Craig Lowe: [Laughs] Well, it's their lawn, I'm not going to put anything on there. I will be mayor to all of Gainesville, but I will work to ensure that everyone in Gainesville is treated equally and fairly.

Details: Does that include William Sapp, another town pastor? I saw a YouTube video where this guy hurled various gay slurs at you.

Craig Lowe: Yes, but I will ensure that he will not be able to force discrimination upon anyone else—which is what he is really seeking. His agenda goes against every fiber of my being. There are things that have occurred there that the legal system will have to deal with, such as that church's tax-exempt status due to participation in political campaigns, and that's actually between him and the IRS.

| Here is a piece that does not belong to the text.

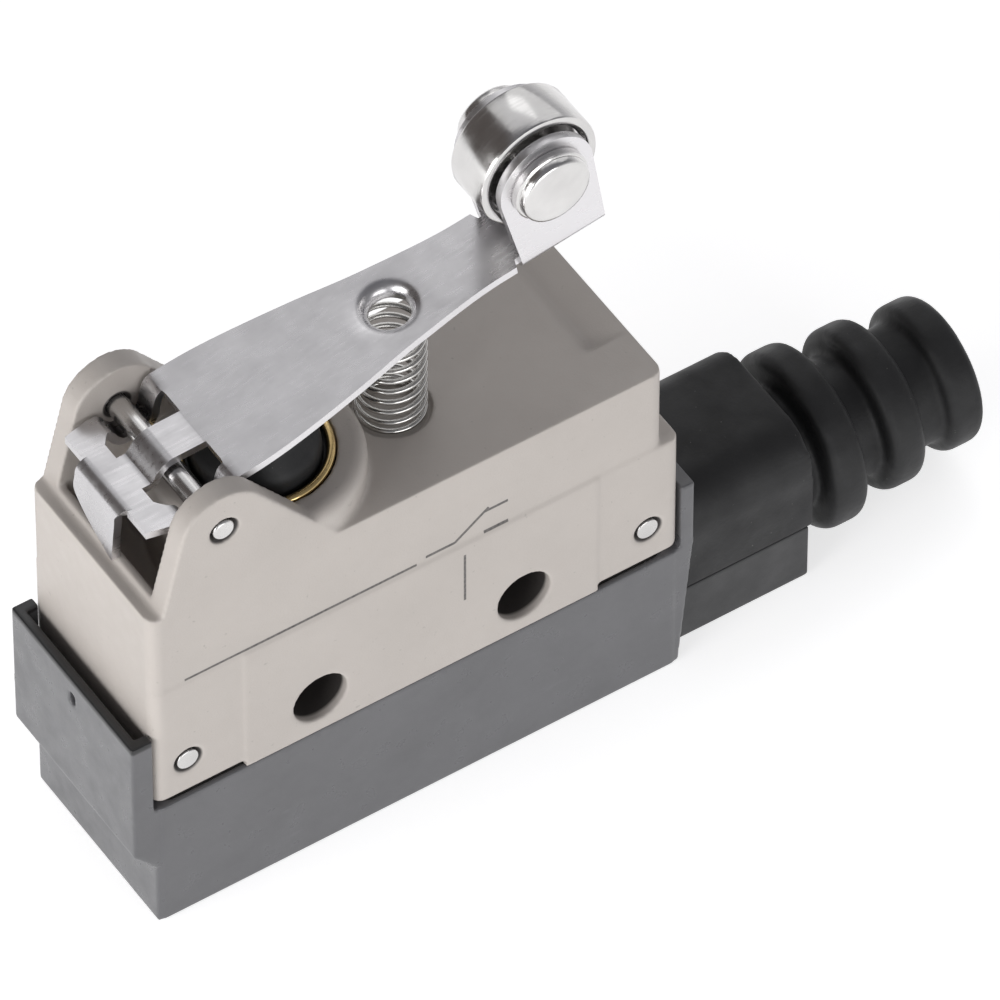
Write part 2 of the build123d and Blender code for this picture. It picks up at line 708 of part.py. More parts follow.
shell_left, shell_right, shell_top = -13.9, 8.3, 14.6
with BuildPart() as switch_cover:
    with BuildSketch(Plane.XY.offset(base_top)):
        with Locations(((shell_left + shell_right) / 2, 0)):
            Rectangle(shell_right - shell_left, 2 * switch_half)
    extrude(amount=shell_top - base_top)
    with BuildSketch(Plane.XY.offset(base_top)):
        with Locations(((shell_left + shell_right) / 2, 0)):
            Rectangle(shell_right - shell_left - 1.8, 2 * switch_half - 1.8)
    extrude(amount=shell_top - base_top - 1.0, mode=Mode.SUBTRACT)
    with BuildSketch(Plane.XY.offset(shell_top)):
        with Locations((plunger_x, 0)):
            Circle(1.28)
    extrude(amount=-1.5, mode=Mode.SUBTRACT)
save(switch_cover.part, "switch_cover")

with BuildPart() as switch_button:
    for radius, low_z, high_z in ((0.5, 11.08, 11.9), (1.2, 11.9, button_top)):
        with BuildSketch(Plane.XY.offset(low_z)):
            with Locations((plunger_x, 0)):
                Circle(radius)
        extrude(amount=high_z - low_z)
save(switch_button.part, "switch_button")

upper_plate, lower_plate = (11.95, 12.35), (base_top, base_top + 0.4)
terminals = {
    "com_terminal": [
        (-0.55, tab_low), (com_x[0], tab_low), (com_x[0], 11.6),
        (com_x[1], 11.6), (com_x[1], tab_high), (-0.55, tab_high),
    ],
    "no_terminal": [
        (4.75, tab_low), (no_x[0], tab_low), (no_x[0], lower_plate[1]), (4.9, lower_plate[1]),
        (4.9, lower_plate[0]), (no_x[1], lower_plate[0]), (no_x[1], tab_high), (4.75, tab_high),
    ],
    "nc_terminal": [
        (16.9, tab_low), (nc_x[0], tab_low), (nc_x[0], upper_plate[0]), (3.0, upper_plate[0]),
        (3.0, upper_plate[1]), (nc_x[1], upper_plate[1]), (nc_x[1], tab_high), (16.9, tab_high),
    ],
}
for (label, outline), screw_x in zip(terminals.items(), screw_holes_x):
    with BuildPart() as terminal:
        with BuildSketch(Plane.XZ):
            with BuildLine():
                Polyline(*outline, close=True)
            make_face()
        extrude(amount=strip_half, both=True)
        with BuildSketch(Plane.XY.offset(tab_low)):
            with Locations((screw_x, 0)):
                Circle(screw_clearance_r)
        extrude(amount=tab_high - tab_low, mode=Mode.SUBTRACT)
    save(terminal.part, label)

screw_head_low, washer_low = 1.35, 2.95
with BuildPart() as terminal_screws:
    for radius, low_z, high_z in ((2.0, screw_head_low, washer_low), (1.2, washer_low, 6.5)):
        with BuildSketch(Plane.XY.offset(low_z)):
            with Locations(*[(x, 0) for x in screw_holes_x]):
                Circle(radius)
        extrude(amount=high_z - low_z)
    with BuildSketch(Plane.XY.offset(screw_head_low)):
        with Locations(*[(x, 0) for x in screw_holes_x]):
            Rectangle(2.4, 0.5)
            Rectangle(0.5, 2.4)
    extrude(amount=0.8, mode=Mode.SUBTRACT)
save(terminal_screws.part, "terminal_screws")

with BuildPart() as terminal_washers:
    with BuildSketch(Plane.XY.offset(washer_low)):
        with Locations(*[(x, 0) for x in screw_holes_x]):
            Rectangle(3.9, 4.4)
            Circle(screw_clearance_r, mode=Mode.SUBTRACT)
    extrude(amount=tab_low - washer_low)
save(terminal_washers.part, "terminal_washers")

with BuildPart() as fixed_contacts:
    for low_z, high_z in ((lower_plate[1], 9.44), (11.48, upper_plate[0])):
        with BuildSketch(Plane.XY.offset(low_z)):
            with Locations((contact_x, 0)):
                Circle(0.85)
        extrude(amount=high_z - low_z)
save(fixed_contacts.part, "fixed_contacts")

with BuildPart() as snap_blade:
    with BuildSketch(Plane.XY.offset(blade_z - blade_thick / 2)):
        with Locations(((pivot_x + contact_x + 1) / 2, 0)):
            Rectangle(contact_x + 1 - pivot_x, 3.2)
        with Locations((contact_x, 0)):
            Circle(rivet_r, mode=Mode.SUBTRACT)
        with Locations((-2.6, -0.95), (-2.6, 0.95)):
            SlotOverall(7.5, 0.4, mode=Mode.SUBTRACT)
    extrude(amount=blade_thick)
save(snap_blade.part, "snap_blade")

with BuildPart() as moving_contact:
    with BuildSketch(Plane.XY.offset(blade_z)):
        with Locations((contact_x, 0)):
            Circle(rivet_r)
    extrude(amount=blade_thick / 2, both=True)
    for face_z in (blade_z - blade_thick / 2 - contact_thick, blade_z + blade_thick / 2):
        with BuildSketch(Plane.XY.offset(face_z)):
            with Locations((contact_x, 0)):
                Circle(0.8)
        extrude(amount=contact_thick)
save(moving_contact.part, "moving_contact")
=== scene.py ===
"""Finished looks of the roller-lever limit switch: detailed pieces, procedural materials, studio and camera.

Lengths are in millimetres until a mesh is made, and +X points to the cable boot, +Z up.
"""
import json
from math import acos, atan2, cos, pi, radians, sin, sqrt

import bmesh
import bpy
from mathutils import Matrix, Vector

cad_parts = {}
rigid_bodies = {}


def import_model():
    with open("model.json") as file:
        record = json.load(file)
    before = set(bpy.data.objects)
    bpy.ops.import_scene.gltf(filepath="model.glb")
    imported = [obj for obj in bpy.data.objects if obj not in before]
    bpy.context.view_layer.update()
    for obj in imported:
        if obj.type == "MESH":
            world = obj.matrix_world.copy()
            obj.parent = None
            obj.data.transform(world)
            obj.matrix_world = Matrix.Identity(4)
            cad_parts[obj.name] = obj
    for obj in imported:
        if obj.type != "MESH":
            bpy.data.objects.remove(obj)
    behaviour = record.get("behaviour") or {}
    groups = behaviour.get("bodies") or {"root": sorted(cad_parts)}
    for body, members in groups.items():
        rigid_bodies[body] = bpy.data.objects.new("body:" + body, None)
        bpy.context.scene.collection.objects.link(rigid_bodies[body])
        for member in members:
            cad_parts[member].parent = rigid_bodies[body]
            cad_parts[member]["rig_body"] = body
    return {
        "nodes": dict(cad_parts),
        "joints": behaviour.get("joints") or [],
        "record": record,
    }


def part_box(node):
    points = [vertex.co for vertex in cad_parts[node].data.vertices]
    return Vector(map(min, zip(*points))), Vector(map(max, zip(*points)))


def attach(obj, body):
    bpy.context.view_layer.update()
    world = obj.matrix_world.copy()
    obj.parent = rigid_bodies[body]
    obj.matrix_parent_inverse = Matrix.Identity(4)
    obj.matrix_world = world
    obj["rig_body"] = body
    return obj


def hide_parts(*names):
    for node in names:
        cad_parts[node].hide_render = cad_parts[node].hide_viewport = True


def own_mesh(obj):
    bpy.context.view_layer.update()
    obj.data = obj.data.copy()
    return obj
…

Details: Obviously it was offensive, but as an aficionado of church signs, I have to say that Dove's slogan—"No Homo Mayor"—didn't even seem that creative.

Craig Lowe: Would you expect something more articulate in a message like that? I would not. It sort of reminds me of when I was running for eighth-grade president and I happened to walk by a sign in the hallway that said "No to Homo Lowe." And frankly, that's before I even came out. It sort of reminded me of how really immature that type of message is, and that's how I considered this sign. That's such a fringe of our community and definitely not reflective of Gainesville.

Details: Does a candidate for mayor in Gainesville have to reflect his community by being a Gators fan?

Craig Lowe: Well, I am a Gators fan, but I will say that I do hold allegiances to the University of Georgia, which is another institution that I attended. I am an alumnus of both the University of Georgia and the University of Florida.

Details: The University of Georgia? Now that could've been something they used against you—

Craig Lowe: [Laughs] Perhaps, but I guess they didn't think that was as much red meat as that other thing.

Details: Did you ever try to get an endorsement from Tim Tebow? That could've made it a landslide.

Craig Lowe: [Laughs] Well, not actually. There was that Super Bowl ad, but I'm not sure how political he really goes. I'm not going to try to play football, and it doesn't appear like he'll try to play politics.